--- STORED ROWS ---

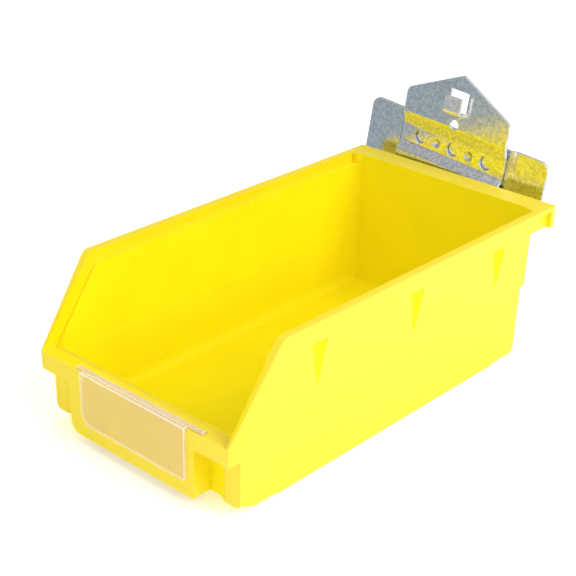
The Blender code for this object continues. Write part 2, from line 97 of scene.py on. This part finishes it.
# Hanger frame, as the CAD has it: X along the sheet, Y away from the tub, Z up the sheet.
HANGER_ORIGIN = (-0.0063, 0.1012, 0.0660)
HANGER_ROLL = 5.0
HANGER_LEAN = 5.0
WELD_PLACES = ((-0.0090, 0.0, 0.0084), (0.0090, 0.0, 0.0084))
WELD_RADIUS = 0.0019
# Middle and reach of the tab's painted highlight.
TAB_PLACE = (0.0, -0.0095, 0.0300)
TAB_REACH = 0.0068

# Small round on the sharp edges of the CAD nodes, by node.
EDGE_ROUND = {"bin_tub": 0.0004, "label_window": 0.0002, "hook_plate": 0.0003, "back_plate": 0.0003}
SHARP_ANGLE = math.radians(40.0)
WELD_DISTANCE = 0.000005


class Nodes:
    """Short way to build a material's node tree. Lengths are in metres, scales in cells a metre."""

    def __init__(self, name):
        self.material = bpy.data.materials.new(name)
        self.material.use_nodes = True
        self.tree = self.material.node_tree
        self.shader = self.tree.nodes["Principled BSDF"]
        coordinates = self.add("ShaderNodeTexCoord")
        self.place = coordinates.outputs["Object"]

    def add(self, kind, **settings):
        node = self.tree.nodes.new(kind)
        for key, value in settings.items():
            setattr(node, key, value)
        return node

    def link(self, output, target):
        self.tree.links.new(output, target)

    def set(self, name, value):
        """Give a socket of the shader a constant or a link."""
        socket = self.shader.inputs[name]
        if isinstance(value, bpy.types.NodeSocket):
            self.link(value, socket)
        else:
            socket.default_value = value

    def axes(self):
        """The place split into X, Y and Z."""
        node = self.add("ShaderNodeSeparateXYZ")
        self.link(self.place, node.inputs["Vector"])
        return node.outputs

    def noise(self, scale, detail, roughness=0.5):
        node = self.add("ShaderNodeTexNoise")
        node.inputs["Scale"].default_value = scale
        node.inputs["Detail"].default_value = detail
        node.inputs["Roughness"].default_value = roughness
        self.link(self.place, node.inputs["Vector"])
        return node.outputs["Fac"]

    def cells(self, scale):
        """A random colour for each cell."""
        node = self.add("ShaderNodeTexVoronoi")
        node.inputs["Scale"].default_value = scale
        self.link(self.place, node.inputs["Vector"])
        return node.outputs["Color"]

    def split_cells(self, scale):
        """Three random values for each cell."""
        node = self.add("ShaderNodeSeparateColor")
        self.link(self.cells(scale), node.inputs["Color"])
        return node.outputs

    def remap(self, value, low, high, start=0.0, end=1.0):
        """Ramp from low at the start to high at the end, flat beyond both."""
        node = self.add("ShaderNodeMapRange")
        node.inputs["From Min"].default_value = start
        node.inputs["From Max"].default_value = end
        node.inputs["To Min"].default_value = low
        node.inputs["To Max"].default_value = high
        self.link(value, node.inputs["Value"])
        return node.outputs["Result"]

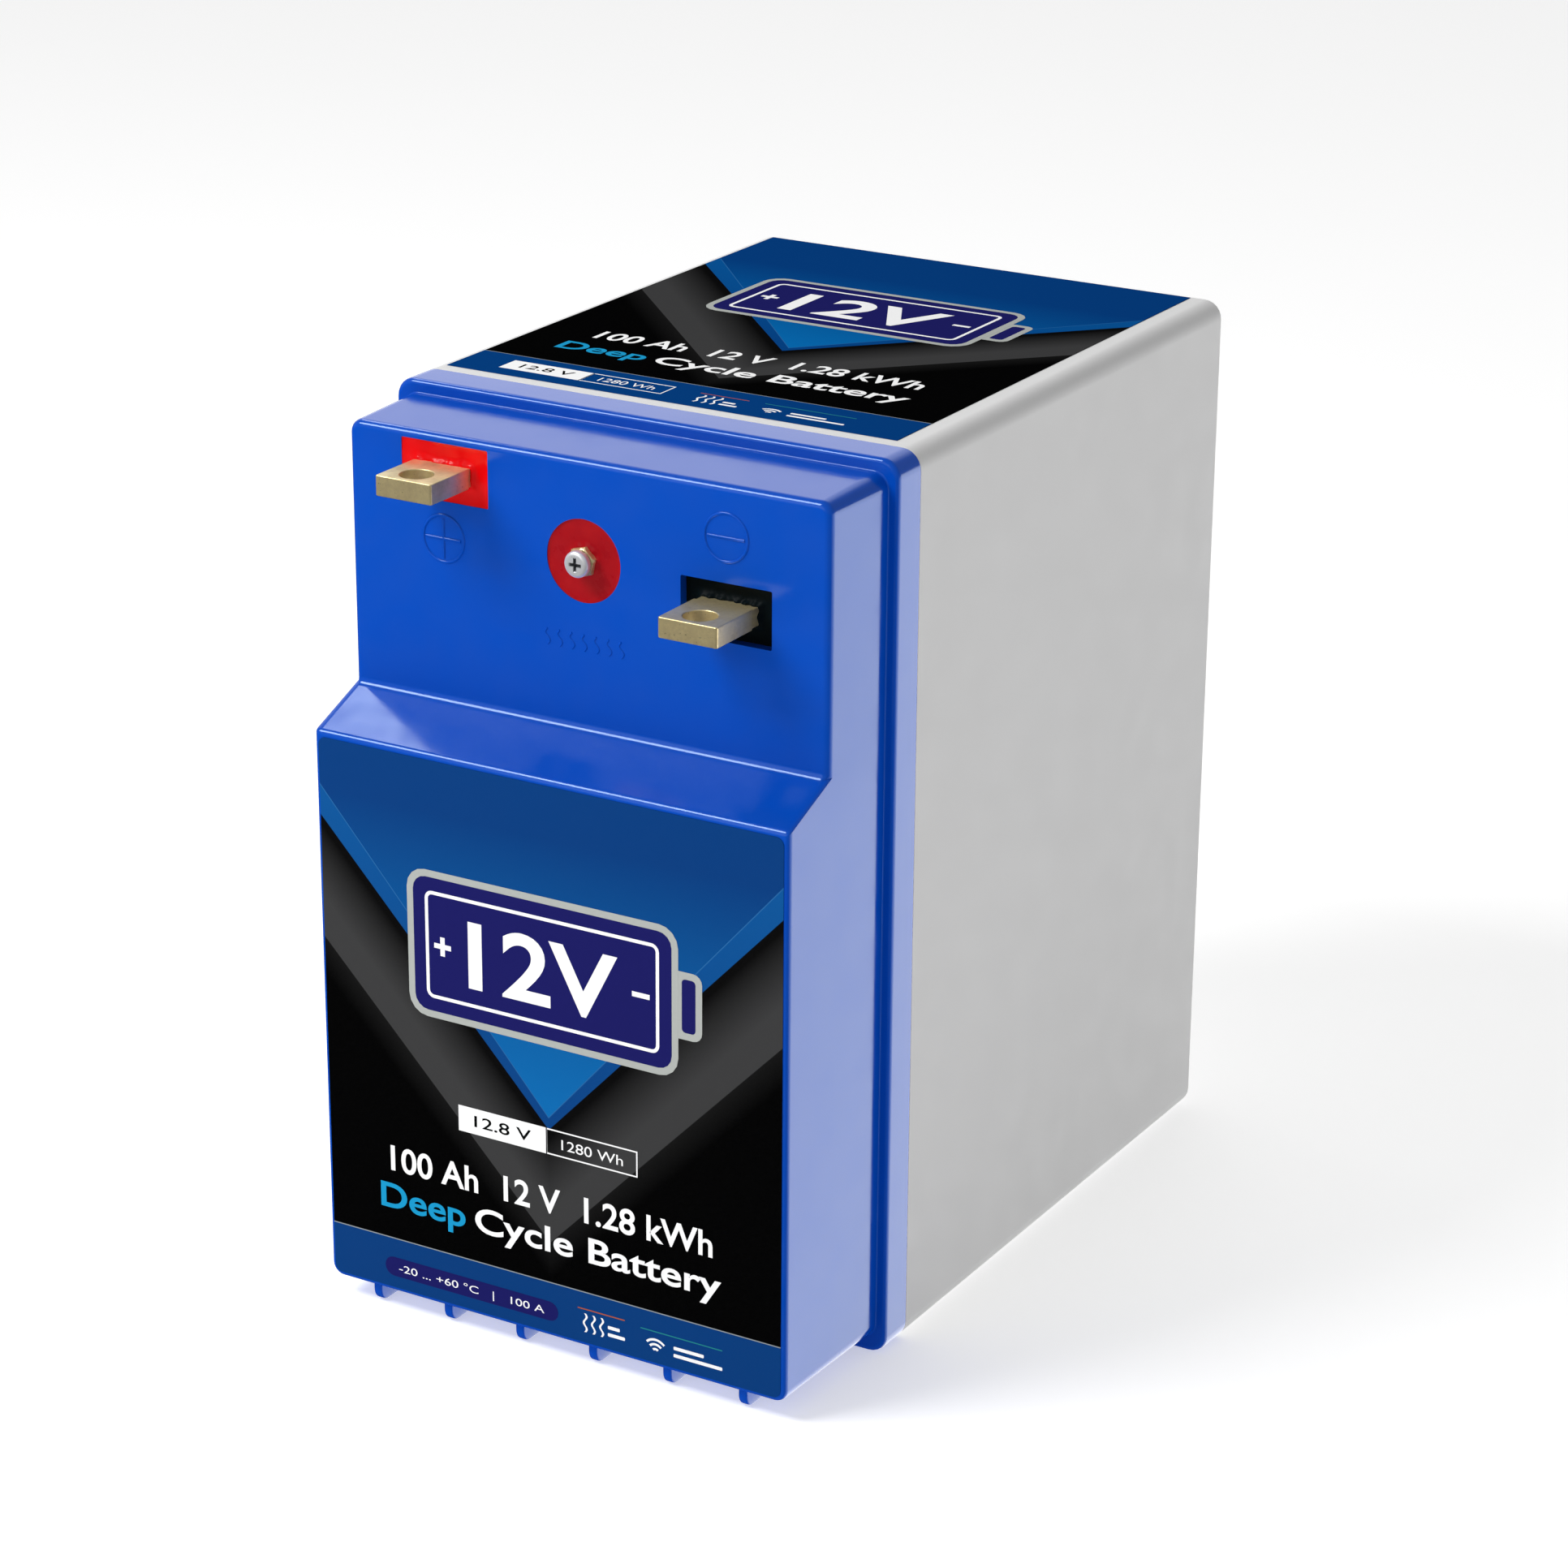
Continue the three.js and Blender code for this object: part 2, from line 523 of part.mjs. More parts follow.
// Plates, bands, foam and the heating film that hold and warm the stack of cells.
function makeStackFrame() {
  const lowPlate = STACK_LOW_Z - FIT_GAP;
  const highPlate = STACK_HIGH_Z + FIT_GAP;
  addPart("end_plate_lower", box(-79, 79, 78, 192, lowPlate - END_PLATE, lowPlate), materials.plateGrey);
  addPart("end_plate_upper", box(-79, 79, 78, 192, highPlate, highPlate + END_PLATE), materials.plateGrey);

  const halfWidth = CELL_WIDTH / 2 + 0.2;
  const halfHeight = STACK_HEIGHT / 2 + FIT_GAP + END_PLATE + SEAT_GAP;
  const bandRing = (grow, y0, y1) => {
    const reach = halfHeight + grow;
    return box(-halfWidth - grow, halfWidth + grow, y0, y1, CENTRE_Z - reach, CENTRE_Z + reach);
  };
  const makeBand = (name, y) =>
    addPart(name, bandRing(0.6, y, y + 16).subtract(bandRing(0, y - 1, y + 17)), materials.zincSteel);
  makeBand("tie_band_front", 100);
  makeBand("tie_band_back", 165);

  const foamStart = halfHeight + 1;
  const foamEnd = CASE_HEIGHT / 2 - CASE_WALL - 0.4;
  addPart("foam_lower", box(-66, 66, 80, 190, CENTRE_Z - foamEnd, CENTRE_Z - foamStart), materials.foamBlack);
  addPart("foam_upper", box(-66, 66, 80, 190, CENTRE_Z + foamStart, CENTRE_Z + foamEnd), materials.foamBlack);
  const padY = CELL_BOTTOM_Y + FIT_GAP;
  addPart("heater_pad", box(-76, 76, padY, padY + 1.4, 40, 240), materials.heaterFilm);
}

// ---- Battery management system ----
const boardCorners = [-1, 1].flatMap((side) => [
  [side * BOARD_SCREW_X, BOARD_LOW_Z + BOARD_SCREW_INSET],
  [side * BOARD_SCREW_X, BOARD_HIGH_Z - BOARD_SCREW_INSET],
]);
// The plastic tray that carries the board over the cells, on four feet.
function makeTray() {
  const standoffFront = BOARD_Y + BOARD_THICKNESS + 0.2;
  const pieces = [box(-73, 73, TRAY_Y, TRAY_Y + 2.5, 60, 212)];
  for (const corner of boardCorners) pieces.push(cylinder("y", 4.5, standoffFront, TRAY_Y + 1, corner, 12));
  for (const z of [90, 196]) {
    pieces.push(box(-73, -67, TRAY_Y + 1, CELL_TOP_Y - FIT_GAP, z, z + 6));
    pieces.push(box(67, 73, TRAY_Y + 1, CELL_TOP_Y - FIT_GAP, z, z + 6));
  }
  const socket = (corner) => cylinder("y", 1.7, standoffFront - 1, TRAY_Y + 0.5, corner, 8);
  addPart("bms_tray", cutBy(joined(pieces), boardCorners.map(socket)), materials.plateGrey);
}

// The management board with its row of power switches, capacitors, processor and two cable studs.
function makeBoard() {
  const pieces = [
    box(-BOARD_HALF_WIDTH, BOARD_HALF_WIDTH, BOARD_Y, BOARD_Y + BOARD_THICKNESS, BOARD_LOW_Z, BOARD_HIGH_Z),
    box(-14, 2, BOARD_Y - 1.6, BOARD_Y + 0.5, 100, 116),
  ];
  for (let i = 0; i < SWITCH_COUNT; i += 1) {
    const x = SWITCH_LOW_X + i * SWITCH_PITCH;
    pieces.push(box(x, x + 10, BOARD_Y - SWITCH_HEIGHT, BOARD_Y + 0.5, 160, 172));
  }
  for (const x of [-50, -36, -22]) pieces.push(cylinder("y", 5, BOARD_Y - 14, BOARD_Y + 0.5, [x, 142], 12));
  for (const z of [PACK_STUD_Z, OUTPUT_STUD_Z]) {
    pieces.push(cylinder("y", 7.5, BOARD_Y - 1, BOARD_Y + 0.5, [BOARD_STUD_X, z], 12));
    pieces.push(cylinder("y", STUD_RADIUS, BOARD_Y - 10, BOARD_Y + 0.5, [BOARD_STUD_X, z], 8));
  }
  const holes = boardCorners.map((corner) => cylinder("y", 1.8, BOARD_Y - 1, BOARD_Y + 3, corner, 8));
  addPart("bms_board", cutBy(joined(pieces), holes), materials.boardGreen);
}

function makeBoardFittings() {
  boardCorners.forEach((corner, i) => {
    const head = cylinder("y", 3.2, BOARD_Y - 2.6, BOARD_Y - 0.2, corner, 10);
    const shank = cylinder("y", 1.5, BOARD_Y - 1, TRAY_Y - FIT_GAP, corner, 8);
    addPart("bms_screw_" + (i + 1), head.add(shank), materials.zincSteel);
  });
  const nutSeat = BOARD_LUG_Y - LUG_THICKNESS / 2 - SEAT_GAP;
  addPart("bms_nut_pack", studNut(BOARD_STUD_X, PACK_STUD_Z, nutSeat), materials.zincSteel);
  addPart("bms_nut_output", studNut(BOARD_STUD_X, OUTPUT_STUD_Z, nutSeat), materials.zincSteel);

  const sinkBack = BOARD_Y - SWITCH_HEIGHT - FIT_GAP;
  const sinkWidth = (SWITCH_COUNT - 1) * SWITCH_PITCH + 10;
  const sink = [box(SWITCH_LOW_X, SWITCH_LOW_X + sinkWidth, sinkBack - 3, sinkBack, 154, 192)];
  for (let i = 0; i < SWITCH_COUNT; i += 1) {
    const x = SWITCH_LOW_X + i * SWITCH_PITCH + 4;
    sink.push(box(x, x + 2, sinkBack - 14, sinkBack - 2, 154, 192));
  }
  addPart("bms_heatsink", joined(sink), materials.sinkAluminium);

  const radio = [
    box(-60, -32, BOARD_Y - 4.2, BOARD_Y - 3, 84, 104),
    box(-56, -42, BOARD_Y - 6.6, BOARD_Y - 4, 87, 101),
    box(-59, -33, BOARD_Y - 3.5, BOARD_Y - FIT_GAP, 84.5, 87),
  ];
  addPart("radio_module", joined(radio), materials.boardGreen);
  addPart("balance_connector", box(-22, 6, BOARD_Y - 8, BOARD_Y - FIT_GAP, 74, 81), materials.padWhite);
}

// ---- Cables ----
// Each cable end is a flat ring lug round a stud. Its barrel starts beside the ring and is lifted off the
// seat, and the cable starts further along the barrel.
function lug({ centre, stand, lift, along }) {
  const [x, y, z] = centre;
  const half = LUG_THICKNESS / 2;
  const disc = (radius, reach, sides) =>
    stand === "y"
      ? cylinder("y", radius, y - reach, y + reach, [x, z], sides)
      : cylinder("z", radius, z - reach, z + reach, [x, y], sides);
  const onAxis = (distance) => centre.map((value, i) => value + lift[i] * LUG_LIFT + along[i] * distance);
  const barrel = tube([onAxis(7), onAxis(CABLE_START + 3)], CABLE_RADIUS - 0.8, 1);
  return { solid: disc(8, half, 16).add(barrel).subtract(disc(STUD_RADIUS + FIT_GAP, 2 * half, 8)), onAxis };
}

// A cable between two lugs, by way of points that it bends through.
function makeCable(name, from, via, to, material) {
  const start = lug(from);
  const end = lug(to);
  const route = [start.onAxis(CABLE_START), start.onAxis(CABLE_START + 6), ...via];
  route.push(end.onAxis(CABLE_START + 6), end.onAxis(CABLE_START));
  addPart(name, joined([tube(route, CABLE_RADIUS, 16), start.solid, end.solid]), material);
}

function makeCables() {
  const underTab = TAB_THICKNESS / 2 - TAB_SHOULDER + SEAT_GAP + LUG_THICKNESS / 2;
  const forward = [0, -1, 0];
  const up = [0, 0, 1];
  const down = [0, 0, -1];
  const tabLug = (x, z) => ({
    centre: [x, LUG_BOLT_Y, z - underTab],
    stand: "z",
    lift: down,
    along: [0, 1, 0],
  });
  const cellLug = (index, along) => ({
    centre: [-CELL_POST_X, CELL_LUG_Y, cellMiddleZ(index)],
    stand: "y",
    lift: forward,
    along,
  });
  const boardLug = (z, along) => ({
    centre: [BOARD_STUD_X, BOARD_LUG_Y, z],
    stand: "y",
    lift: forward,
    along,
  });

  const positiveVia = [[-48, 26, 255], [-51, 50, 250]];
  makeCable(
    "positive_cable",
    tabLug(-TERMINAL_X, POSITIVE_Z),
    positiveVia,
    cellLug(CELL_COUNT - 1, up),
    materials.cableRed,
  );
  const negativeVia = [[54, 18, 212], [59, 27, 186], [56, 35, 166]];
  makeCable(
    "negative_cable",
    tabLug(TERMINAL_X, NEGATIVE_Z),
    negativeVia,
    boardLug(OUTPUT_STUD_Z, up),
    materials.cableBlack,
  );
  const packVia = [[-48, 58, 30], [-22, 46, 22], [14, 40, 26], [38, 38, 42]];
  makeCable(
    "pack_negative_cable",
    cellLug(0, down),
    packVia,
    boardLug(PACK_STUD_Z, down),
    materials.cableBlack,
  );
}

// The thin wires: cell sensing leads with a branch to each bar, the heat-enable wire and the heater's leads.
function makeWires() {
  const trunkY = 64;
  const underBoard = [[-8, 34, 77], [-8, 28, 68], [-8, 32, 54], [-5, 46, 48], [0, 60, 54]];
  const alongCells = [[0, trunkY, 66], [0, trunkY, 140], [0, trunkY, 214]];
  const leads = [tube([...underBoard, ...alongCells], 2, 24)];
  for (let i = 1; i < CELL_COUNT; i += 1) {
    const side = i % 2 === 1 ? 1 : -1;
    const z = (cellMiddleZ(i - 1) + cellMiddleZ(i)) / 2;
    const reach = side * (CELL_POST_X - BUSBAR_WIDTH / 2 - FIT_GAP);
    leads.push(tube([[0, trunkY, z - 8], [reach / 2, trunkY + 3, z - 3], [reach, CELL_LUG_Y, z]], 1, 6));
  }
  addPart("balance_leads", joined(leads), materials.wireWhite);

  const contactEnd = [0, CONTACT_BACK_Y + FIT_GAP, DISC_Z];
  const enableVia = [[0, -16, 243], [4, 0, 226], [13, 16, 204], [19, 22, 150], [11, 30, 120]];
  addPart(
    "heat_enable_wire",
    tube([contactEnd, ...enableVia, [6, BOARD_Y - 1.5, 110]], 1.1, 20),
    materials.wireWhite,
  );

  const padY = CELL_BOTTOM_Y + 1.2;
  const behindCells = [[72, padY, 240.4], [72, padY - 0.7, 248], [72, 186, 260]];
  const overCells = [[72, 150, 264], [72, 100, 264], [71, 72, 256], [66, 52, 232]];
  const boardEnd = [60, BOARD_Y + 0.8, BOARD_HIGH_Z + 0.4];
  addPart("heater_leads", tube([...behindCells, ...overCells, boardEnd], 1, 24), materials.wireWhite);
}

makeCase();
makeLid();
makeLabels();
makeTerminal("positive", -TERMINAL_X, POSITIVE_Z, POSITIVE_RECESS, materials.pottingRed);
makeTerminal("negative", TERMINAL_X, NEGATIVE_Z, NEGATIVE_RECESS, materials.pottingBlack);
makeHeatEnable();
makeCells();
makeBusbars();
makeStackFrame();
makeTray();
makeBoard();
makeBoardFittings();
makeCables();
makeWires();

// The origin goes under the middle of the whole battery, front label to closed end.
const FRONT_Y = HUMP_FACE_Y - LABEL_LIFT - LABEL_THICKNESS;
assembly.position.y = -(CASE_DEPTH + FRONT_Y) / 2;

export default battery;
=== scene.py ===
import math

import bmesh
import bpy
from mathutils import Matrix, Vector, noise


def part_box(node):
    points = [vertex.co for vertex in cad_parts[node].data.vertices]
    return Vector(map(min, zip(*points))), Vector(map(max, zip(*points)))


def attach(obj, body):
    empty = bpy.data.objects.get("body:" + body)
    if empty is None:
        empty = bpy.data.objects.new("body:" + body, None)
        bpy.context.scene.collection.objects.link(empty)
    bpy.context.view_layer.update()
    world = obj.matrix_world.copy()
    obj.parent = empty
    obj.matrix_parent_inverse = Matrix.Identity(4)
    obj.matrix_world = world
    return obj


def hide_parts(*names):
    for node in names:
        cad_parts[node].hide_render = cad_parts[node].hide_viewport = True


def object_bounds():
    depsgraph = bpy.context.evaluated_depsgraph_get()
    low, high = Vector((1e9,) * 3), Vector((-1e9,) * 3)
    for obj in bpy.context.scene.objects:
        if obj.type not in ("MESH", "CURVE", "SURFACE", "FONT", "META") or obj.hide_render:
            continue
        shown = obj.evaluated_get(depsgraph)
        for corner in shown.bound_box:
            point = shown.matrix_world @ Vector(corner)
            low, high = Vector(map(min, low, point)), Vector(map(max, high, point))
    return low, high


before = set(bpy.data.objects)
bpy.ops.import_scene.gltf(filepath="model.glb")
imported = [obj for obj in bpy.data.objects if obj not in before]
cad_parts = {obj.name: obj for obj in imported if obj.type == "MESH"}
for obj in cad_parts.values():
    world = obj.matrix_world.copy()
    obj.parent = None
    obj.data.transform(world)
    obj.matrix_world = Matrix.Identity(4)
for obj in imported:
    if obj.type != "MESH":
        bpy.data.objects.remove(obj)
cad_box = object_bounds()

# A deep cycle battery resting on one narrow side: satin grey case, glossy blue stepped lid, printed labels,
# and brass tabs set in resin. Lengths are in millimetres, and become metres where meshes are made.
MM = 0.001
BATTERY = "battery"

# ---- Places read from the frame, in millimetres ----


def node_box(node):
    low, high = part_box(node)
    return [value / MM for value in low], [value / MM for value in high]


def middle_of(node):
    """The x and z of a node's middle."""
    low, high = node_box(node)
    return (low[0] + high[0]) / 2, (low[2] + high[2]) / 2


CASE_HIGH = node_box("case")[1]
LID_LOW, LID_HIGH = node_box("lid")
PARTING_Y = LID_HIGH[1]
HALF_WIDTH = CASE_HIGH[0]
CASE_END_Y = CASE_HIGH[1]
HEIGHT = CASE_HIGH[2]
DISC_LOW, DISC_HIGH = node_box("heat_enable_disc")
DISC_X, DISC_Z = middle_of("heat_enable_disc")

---

**GOAL**
Return only the exact lines from the opening of the records through the line that contains "WELD_DISTANCE = 0.000005", both included.

**RESULT FOR THIS TASK**
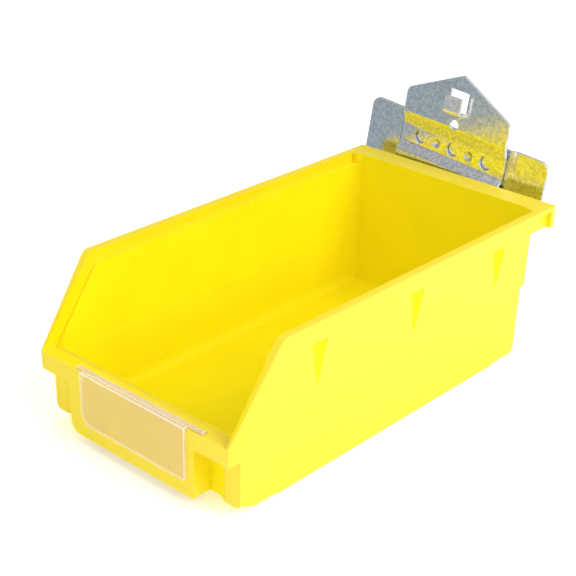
The Blender code for this object continues. Write part 2, from line 97 of scene.py on. This part finishes it.
# Hanger frame, as the CAD has it: X along the sheet, Y away from the tub, Z up the sheet.
HANGER_ORIGIN = (-0.0063, 0.1012, 0.0660)
HANGER_ROLL = 5.0
HANGER_LEAN = 5.0
WELD_PLACES = ((-0.0090, 0.0, 0.0084), (0.0090, 0.0, 0.0084))
WELD_RADIUS = 0.0019
# Middle and reach of the tab's painted highlight.
TAB_PLACE = (0.0, -0.0095, 0.0300)
TAB_REACH = 0.0068

# Small round on the sharp edges of the CAD nodes, by node.
EDGE_ROUND = {"bin_tub": 0.0004, "label_window": 0.0002, "hook_plate": 0.0003, "back_plate": 0.0003}
SHARP_ANGLE = math.radians(40.0)
WELD_DISTANCE = 0.000005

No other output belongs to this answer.